━━ DATASET CONTENT

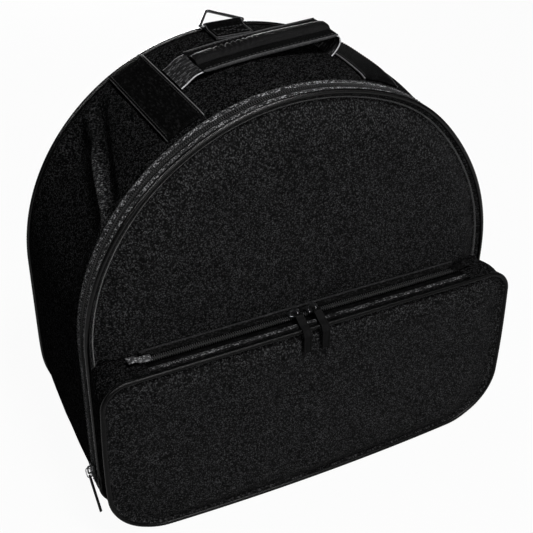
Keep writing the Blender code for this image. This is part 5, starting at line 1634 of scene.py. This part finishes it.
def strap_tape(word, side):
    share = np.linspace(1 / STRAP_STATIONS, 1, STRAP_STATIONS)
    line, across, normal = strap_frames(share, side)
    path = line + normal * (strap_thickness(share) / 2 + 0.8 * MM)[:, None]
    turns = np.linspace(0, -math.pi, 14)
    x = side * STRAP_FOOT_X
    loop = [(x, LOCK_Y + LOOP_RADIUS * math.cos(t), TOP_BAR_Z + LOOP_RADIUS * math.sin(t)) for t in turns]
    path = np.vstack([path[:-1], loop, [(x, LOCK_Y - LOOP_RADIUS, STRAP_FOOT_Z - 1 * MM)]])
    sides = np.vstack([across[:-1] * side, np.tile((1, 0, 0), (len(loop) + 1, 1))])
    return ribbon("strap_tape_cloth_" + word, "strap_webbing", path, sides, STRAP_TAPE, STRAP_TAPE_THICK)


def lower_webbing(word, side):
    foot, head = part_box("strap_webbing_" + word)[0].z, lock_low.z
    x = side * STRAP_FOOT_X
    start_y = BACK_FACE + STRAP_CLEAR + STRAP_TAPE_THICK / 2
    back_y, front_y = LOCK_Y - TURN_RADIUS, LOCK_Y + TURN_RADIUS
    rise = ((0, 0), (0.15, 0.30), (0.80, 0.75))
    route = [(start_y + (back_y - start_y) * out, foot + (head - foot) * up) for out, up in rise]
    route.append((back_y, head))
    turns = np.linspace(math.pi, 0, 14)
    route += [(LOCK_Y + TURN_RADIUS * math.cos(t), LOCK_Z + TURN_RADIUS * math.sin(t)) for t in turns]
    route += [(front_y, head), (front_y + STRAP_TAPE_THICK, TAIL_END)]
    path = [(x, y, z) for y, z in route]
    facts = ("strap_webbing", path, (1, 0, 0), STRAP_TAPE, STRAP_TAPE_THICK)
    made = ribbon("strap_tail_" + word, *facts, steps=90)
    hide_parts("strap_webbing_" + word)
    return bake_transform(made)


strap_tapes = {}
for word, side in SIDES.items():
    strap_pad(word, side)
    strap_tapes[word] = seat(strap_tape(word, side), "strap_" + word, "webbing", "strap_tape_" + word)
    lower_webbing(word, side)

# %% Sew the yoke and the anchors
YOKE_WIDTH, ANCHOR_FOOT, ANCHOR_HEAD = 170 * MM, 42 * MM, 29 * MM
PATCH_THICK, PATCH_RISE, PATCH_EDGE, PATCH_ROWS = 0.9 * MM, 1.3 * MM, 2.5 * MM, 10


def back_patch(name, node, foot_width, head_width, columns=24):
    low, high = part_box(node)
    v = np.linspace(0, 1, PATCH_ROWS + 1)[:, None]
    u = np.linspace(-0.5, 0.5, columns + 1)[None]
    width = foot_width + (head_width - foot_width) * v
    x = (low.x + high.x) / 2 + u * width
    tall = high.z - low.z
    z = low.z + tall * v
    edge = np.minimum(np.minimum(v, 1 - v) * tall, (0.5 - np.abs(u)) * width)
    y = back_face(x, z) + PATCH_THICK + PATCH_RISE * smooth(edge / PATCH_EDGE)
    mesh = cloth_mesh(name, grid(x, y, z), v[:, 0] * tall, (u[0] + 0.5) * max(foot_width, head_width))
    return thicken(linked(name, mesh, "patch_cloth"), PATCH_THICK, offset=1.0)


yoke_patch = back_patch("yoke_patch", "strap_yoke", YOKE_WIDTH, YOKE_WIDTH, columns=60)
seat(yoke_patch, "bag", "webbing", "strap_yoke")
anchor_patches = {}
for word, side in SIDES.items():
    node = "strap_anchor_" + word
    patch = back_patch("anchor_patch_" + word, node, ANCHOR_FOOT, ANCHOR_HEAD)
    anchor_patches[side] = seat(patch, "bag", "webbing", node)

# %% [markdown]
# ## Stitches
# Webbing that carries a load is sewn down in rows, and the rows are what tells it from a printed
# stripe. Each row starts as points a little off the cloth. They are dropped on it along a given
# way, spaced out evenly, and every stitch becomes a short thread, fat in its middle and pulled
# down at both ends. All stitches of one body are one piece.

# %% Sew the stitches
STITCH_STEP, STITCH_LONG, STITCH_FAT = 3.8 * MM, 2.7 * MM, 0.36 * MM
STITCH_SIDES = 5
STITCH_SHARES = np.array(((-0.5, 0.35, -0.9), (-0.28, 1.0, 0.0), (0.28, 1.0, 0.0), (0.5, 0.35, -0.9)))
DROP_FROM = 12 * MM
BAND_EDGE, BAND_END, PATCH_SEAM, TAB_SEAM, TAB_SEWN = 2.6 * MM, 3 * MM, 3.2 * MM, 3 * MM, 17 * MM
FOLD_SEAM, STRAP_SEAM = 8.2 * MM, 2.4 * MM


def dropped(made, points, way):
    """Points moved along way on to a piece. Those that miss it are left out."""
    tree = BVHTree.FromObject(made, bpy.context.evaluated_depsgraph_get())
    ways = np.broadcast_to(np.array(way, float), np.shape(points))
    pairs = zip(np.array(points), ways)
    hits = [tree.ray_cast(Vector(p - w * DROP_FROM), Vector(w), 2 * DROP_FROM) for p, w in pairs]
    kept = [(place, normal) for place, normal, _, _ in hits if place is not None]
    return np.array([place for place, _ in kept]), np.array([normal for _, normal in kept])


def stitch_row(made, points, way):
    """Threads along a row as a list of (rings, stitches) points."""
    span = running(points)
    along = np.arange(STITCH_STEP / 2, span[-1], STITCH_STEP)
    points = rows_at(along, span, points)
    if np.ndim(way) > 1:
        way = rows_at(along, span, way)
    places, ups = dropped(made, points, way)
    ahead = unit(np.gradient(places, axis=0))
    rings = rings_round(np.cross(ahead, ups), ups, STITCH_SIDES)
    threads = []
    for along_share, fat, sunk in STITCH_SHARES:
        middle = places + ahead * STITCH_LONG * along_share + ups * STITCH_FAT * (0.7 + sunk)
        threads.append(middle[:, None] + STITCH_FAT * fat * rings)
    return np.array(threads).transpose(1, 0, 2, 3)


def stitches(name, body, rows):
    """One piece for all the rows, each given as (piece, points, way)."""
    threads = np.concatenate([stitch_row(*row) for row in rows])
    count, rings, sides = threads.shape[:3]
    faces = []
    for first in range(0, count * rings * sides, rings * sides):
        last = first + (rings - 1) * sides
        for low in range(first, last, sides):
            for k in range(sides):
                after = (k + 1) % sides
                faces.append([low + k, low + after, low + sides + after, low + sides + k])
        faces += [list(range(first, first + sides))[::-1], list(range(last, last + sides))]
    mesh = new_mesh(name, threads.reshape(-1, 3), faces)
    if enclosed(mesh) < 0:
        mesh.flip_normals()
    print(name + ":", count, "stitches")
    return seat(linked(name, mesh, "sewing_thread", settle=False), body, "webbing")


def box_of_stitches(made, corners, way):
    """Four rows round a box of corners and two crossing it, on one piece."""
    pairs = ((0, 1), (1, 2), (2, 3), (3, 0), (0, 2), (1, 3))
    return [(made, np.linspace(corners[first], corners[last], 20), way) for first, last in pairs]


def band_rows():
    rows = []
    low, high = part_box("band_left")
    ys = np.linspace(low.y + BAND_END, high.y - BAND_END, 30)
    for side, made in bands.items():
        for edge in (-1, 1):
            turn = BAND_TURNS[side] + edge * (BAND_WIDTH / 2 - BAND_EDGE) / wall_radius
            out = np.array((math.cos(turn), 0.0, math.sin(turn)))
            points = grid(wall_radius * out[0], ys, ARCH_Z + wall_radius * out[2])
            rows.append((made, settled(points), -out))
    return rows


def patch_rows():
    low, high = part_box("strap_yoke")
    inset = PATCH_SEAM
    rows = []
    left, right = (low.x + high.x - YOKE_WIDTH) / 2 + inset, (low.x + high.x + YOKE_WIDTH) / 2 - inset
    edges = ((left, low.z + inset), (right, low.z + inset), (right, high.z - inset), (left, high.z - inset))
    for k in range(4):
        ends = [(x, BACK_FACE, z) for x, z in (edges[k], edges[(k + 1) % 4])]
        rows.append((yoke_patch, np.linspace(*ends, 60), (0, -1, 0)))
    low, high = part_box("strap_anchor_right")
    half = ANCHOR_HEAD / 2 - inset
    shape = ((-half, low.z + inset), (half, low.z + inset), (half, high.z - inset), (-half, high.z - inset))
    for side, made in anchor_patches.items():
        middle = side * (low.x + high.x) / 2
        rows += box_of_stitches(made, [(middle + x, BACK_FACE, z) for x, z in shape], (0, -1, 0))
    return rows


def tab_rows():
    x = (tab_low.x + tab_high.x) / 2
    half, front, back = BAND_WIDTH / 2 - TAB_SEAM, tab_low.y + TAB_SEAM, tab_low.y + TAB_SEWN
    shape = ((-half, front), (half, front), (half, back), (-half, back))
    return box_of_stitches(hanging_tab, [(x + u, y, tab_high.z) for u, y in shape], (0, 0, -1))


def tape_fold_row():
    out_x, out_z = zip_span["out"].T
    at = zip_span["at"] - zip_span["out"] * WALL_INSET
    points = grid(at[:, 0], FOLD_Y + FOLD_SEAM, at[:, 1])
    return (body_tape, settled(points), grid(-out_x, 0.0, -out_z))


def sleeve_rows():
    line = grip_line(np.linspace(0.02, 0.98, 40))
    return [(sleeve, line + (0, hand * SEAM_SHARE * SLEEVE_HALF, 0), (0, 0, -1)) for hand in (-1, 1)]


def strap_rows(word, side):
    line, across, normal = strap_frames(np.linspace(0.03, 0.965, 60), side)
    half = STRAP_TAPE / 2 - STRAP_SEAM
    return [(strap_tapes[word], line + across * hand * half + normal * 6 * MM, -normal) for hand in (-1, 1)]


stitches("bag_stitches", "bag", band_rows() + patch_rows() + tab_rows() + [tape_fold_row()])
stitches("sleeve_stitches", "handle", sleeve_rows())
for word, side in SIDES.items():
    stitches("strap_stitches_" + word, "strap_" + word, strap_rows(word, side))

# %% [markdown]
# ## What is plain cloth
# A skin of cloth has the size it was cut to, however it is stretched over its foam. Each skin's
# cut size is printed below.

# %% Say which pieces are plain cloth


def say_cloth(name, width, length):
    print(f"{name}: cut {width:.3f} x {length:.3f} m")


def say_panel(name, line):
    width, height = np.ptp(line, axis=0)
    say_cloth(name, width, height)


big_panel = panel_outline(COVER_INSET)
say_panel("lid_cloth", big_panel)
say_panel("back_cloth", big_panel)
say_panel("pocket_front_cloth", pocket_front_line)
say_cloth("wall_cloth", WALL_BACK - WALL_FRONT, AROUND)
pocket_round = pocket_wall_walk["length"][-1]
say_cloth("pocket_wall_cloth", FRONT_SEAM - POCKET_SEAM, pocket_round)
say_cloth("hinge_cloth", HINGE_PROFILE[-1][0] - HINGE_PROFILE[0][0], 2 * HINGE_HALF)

━━━━

### AIM
Only the lines from the beginning of the material to the line containing "sides, STRAP_TAPE, STRAP_TAPE_THICK)" should be echoed, verbatim and in full.

### RESPONSE
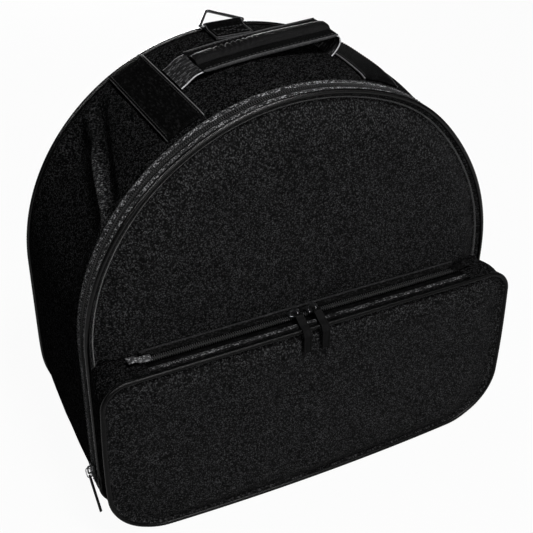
Keep writing the Blender code for this image. This is part 5, starting at line 1634 of scene.py. This part finishes it.
def strap_tape(word, side):
    share = np.linspace(1 / STRAP_STATIONS, 1, STRAP_STATIONS)
    line, across, normal = strap_frames(share, side)
    path = line + normal * (strap_thickness(share) / 2 + 0.8 * MM)[:, None]
    turns = np.linspace(0, -math.pi, 14)
    x = side * STRAP_FOOT_X
    loop = [(x, LOCK_Y + LOOP_RADIUS * math.cos(t), TOP_BAR_Z + LOOP_RADIUS * math.sin(t)) for t in turns]
    path = np.vstack([path[:-1], loop, [(x, LOCK_Y - LOOP_RADIUS, STRAP_FOOT_Z - 1 * MM)]])
    sides = np.vstack([across[:-1] * side, np.tile((1, 0, 0), (len(loop) + 1, 1))])
    return ribbon("strap_tape_cloth_" + word, "strap_webbing", path, sides, STRAP_TAPE, STRAP_TAPE_THICK)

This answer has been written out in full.